Elements of the modern urban environment can seem alienating: Unfriendly ‘modern’ post-war city architecture with its prioritisation of motor vehicles over pedestrians and faceless office buildings; empty premises and security fencing; over-large advertising hoardings and so on. Older, residential, areas might have more ‘character’ but can seem unsuited for ‘modern living’ with little space for residents’ cars or the ubiquitous ‘wheelie bins’ required for disposing of today’s household rubbish and recycling.
On top of this, inner urban areas, particularly in a university city, may often have a more transitory population with student housing and other rental sectors providing less of a traditional sense of community. This is reflected in the streets, with litter, graffiti, homelessness. The culture shock for a new arrival can be considerable, particularly as one has contact with very few local people, perhaps only transactional relationships with B&B hosts, café and shop workers, etc.
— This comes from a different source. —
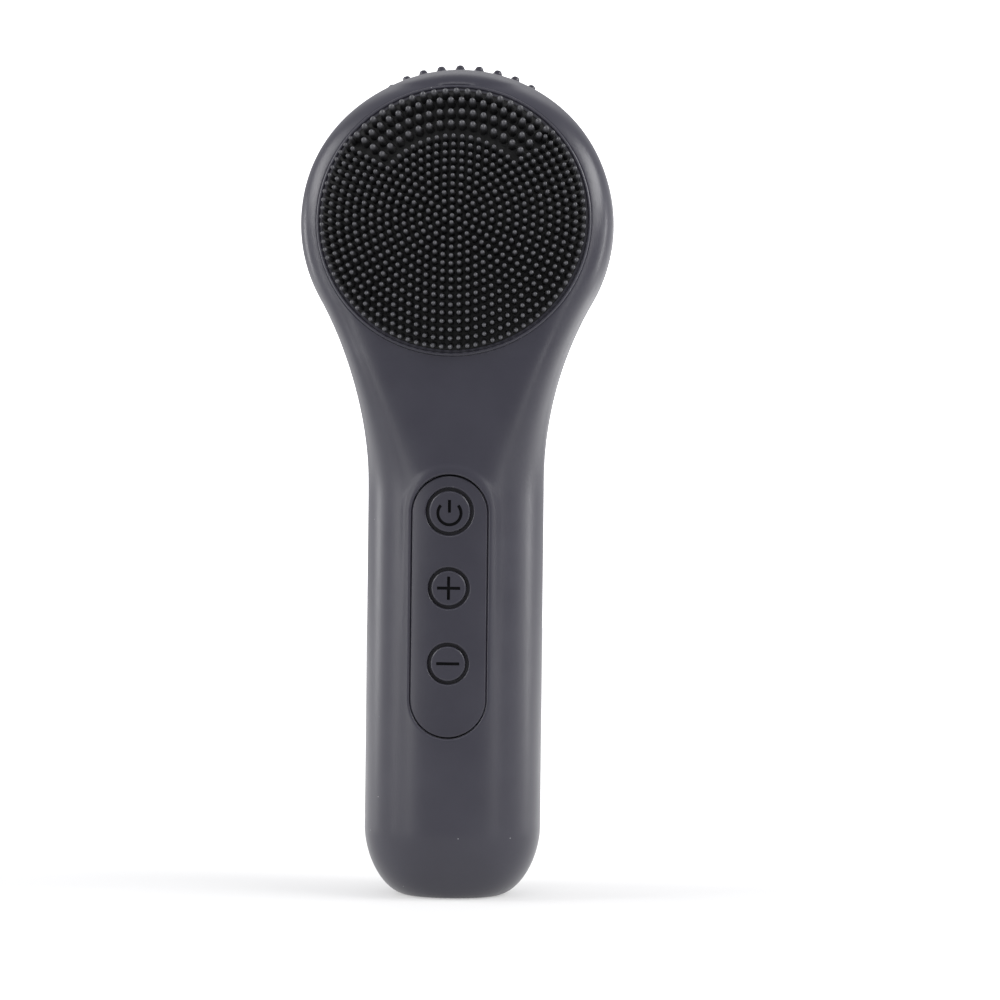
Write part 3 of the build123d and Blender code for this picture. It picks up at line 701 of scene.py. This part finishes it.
def soft_skin(name, dark, light, roughness, sheen, dust=None):
    """Silicone or soft-touch plastic: fine grain, soft patches of polish and a little dust."""
    material, tree, shader, place = new_material(name)
    colour = blend_colours(tree, spread(tree, noise(tree, place, 0.012), 0, 1, 0.3, 0.7), dark, light)
    if dust:
        specks = tree.nodes.new("ShaderNodeTexVoronoi")
        specks.inputs["Scale"].default_value = 1 / DUST_SPACING
        link(tree, place, specks.inputs["Vector"])
        near = spread(tree, specks.outputs["Distance"], 1, 0, 0.012, 0.03)
        colour = blend_colours(tree, near, colour, dust)
    link(tree, colour, shader.inputs["Base Color"])
    patches = spread(tree, noise(tree, place, 0.006), roughness - 0.02, roughness + 0.02, 0.3, 0.7)
    link(tree, patches, shader.inputs["Roughness"])
    shader.inputs["Sheen Weight"].default_value = sheen
    shader.inputs["Sheen Roughness"].default_value = 0.45
    bump(tree, shader, noise(tree, place, SKIN_GRAIN, 2.0), SKIN_GRAIN_DEPTH)
    return material


def nub_skin(name):
    """Silicone nubs: near-black and dull between them as painted shade, polished and a little paler at the
    tips as painted light.
    """
    material, tree, shader, place = new_material(name)
    painted_light_share = tree.nodes.new("ShaderNodeAttribute")
    painted_light_share.attribute_name = "painted_light_share"
    share = painted_light_share.outputs["Fac"]
    patches = blend_colours(tree, noise(tree, place, 0.003), (0.046, 0.046, 0.052), (0.072, 0.072, 0.08))
    # Painted shade and light: near-black on the membrane between the nubs where shade falls, paler at the
    # tips where light falls.
    link(tree, blend_colours(tree, share, (0.003, 0.003, 0.0035), patches), shader.inputs["Base Color"])
    link(tree, spread(tree, share, 0.75, 0.33), shader.inputs["Roughness"])
    shader.inputs["Specular IOR Level"].default_value = 0.5
    bump(tree, shader, noise(tree, place, 0.0002, 2.0), 0.000001)
    return material


def plain_part(name, colour, roughness, metallic=0.0, specular=0.5):
    """Metal, plastic or rubber of an inner part, with a light grain."""
    material, tree, shader, place = new_material(name)
    darker = tuple(0.8 * channel for channel in colour)
    link(tree, blend_colours(tree, noise(tree, place, 0.004), darker, colour), shader.inputs["Base Color"])
    wear = spread(tree, noise(tree, place, 0.001), roughness - 0.06, roughness + 0.06)
    link(tree, wear, shader.inputs["Roughness"])
    shader.inputs["Metallic"].default_value = metallic
    shader.inputs["Specular IOR Level"].default_value = specular
    bump(tree, shader, noise(tree, place, 0.0003, 2.0), 0.000004)
    return material


def clear_part(name):
    """Clear moulded plastic."""
    material, tree, shader, place = new_material(name)
    shader.inputs["Base Color"].default_value = (0.9, 0.92, 0.92, 1.0)
    shader.inputs["Transmission Weight"].default_value = 0.9
    link(tree, spread(tree, noise(tree, place, 0.001), 0.12, 0.22), shader.inputs["Roughness"])
    bump(tree, shader, noise(tree, place, 0.0005, 2.0), 0.000002)
    return material


def make_materials():
    """A material for each of the record's slots."""
    lint = (0.35, 0.35, 0.36)
    skin_colours = (0.025, 0.024, 0.036), (0.030, 0.029, 0.042)
    panel_colours = (0.024, 0.023, 0.034), (0.029, 0.028, 0.040)
    return {
        "silicone": soft_skin("silicone", *skin_colours, 0.34, 0.08, dust=lint),
        "nubs": nub_skin("nubs"),
        "panel": soft_skin("panel", *panel_colours, 0.32, 0.02, dust=lint),
        "buttons": soft_skin("buttons", *panel_colours, 0.32, 0.02),
        "icons": plain_part("icons", (0.004, 0.004, 0.005), 0.7, specular=0.1),
        "shell_plastic": plain_part("shell_plastic", (0.03, 0.03, 0.032), 0.5),
        "seal_rubber": plain_part("seal_rubber", (0.05, 0.05, 0.05), 0.7),
        "clear_plastic": clear_part("clear_plastic"),
        "circuit": plain_part("circuit", (0.01, 0.09, 0.03), 0.3),
        "chip": plain_part("chip", (0.012, 0.012, 0.013), 0.5),
        "ceramic_cap": plain_part("ceramic_cap", (0.35, 0.22, 0.1), 0.6),
        "steel": plain_part("steel", (0.55, 0.55, 0.56), 0.3, 1.0),
        "gold_contact": plain_part("gold_contact", (0.83, 0.6, 0.25), 0.25, 1.0),
        "magnet": plain_part("magnet", (0.6, 0.6, 0.62), 0.2, 1.0),
        "bronze": plain_part("bronze", (0.5, 0.33, 0.16), 0.45, 1.0),
        "iron": plain_part("iron", (0.22, 0.22, 0.23), 0.5, 1.0),
        "weight": plain_part("weight", (0.35, 0.35, 0.37), 0.4, 1.0),
        "wrap": plain_part("wrap", (0.03, 0.1, 0.35), 0.3),
        "wire": plain_part("wire", (0.45, 0.02, 0.02), 0.4),
        "connector": plain_part("connector", (0.75, 0.72, 0.65), 0.5),
    }


def paint(thing, material):
    """Give an object one material."""
    thing.data.materials.clear()
    thing.data.materials.append(material)


# ---- The object ----
sleeve = build_sleeve(SPACING)
pad = build_pad()
materials = make_materials()
for part in frame["record"]["subparts"]:
    paint(nodes[part["node"]], materials[part["material_slot"]])
paint(sleeve, materials["silicone"])
paint(pad, materials["nubs"])


# ---- Stage, camera and light ----
CAMERA_DISTANCE = 0.62
CAMERA_HEIGHT = 0.0763
CAMERA_AROUND = math.radians(3.8)
CAMERA_ASIDE = 0.0085
CAMERA_ROLL = math.radians(0.65)
LENS_LENGTH = 115
SENSOR_WIDTH = 36
LIGHTS_AIM_HEIGHT = 0.09


def glowing(name, grey, strength):
    """A dull grey that also glows, with its tree, its shader and the place on it."""
    material, tree, shader, place = new_material(name)
    shader.inputs["Base Color"].default_value = (grey, grey, grey, 1.0)
    shader.inputs["Emission Color"].default_value = (grey, grey, grey, 1.0)
    shader.inputs["Emission Strength"].default_value = strength
    shader.inputs["Roughness"].default_value = 0.9
    return material, tree, shader, place


def floor_material():
    """A pale floor that grows brighter away from the object, up to the white of the backdrop."""
    material, tree, shader, place = glowing("floor", FLOOR_GREY, FLOOR_GLOW_NEAR)
    axes = tree.nodes.new("ShaderNodeSeparateXYZ")
    link(tree, place, axes.inputs["Vector"])
    glow = spread(tree, axes.outputs["Y"], FLOOR_GLOW_NEAR, FLOOR_GLOW_FAR, 0.0, FLOOR_GLOW_END)
    link(tree, glow, shader.inputs["Emission Strength"])
    return material


def make_sheet(name, corners, material):
    """A flat four-cornered sheet of the stage."""
    mesh = bpy.data.meshes.new(name)
    mesh.from_pydata(corners, [], [(0, 1, 2, 3)])
    sheet = bpy.data.objects.new(name, mesh)
    bpy.context.scene.collection.objects.link(sheet)
    paint(sheet, material)


def soft_box(name, around, distance, height, size, power):
    """A rectangular light at an angle round the object, counted from the front towards +X."""
    lamp = bpy.data.lights.new(name, "AREA")
    lamp.shape = "RECTANGLE"
    lamp.size, lamp.size_y = size
    lamp.energy = power
    box = bpy.data.objects.new(name, lamp)
    angle = math.radians(around)
    box.location = (distance * math.sin(angle), -distance * math.cos(angle), height)
    aim = Vector((0, 0, LIGHTS_AIM_HEIGHT)) - box.location
    box.rotation_euler = aim.to_track_quat("-Z", "Y").to_euler()
    bpy.context.scene.collection.objects.link(box)


FLOOR = [(-0.9, -0.16, 0), (0.9, -0.16, 0), (0.9, 1.3, 0), (-0.9, 1.3, 0)]
FLOOR_GREY = 0.45
FLOOR_GLOW_NEAR = 0.97
FLOOR_GLOW_FAR = 2.0
FLOOR_GLOW_END = 0.25
BACKDROP = [(-1.1, 4, -0.8), (0.6, 4, -0.8), (0.6, 4, 0.9), (-1.1, 4, 0.9)]
make_sheet("floor", FLOOR, floor_material())
make_sheet("backdrop", BACKDROP, glowing("backdrop", 1.0, 1.2)[0])

lens = bpy.data.cameras.new("camera")
lens.lens = LENS_LENGTH
lens.sensor_width = SENSOR_WIDTH
camera = bpy.data.objects.new("camera", lens)
bpy.context.scene.collection.objects.link(camera)
side = Vector((math.cos(CAMERA_AROUND), math.sin(CAMERA_AROUND), 0))
back = Vector((math.sin(CAMERA_AROUND), -math.cos(CAMERA_AROUND), 0))
camera.matrix_world = (
    Matrix.Translation(CAMERA_DISTANCE * back + CAMERA_ASIDE * side + Vector((0, 0, CAMERA_HEIGHT)))
    @ Matrix.Rotation(CAMERA_AROUND, 4, "Z") @ Matrix.Rotation(math.pi / 2, 4, "X")
    @ Matrix.Rotation(CAMERA_ROLL, 4, "Z")
)
bpy.context.scene.camera = camera

world = bpy.data.worlds.new("world")
world.use_nodes = True
surround = world.node_tree.nodes["Background"]
surround.inputs["Color"].default_value = (0.5, 0.5, 0.52, 1.0)
surround.inputs["Strength"].default_value = 1.05
bpy.context.scene.world = world
bpy.context.scene.view_settings.view_transform = "Standard"

# Each light: degrees round from the front, distance, height, size and power
LIGHTS = {
    "left_front": (-45, 0.7, 0.08, (0.09, 0.4), 0.63),
    "left_side": (-67, 0.7, 0.14, (0.08, 0.7), 1.2),
    "left_back": (-110, 0.7, 0.08, (0.09, 0.4), 1.05),
    "right_front": (50, 0.7, 0.14, (0.07, 0.7), 0.75),
    "right_side": (95, 0.7, 0.08, (0.09, 0.4), 0.22),
    "right_back": (112, 0.7, 0.08, (0.09, 0.4), 1.0),
    "upper_left": (-75, 0.65, 0.5, (0.45, 0.35), 2.6),
    "upper_right": (75, 0.65, 0.5, (0.45, 0.35), 4.2),
    "tips": (-5, 0.6, 0.6, (0.3, 0.2), 0.6),
    "top_back": (180, 0.5, 0.7, (0.6, 0.3), 0.4),
}
for name, (around, distance, height, size, power) in LIGHTS.items():
    soft_box(name, around, distance, height, size, power)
These images seek to communicate something of these first impressions of place, which are largely of the built and street environment. Whilst the pictures show a clearly identifiable place, this is not about Plymouth per se: The environment depicted could almost be ‘any town, anywhere’. In addition, it seems representative of a time as much as a place: The streets seem to suggest how in 2016 we saw the culmination of a variety of feelings of alienation and powerlessness through the UK’s Brexit vote (not to mention Trump in the US), reduced budgets for public services, the rise of the ‘gig economy’, and so on. Britain today feels like a very different place to that of 20 or 30 years ago, but also quite similar, too, in some ways.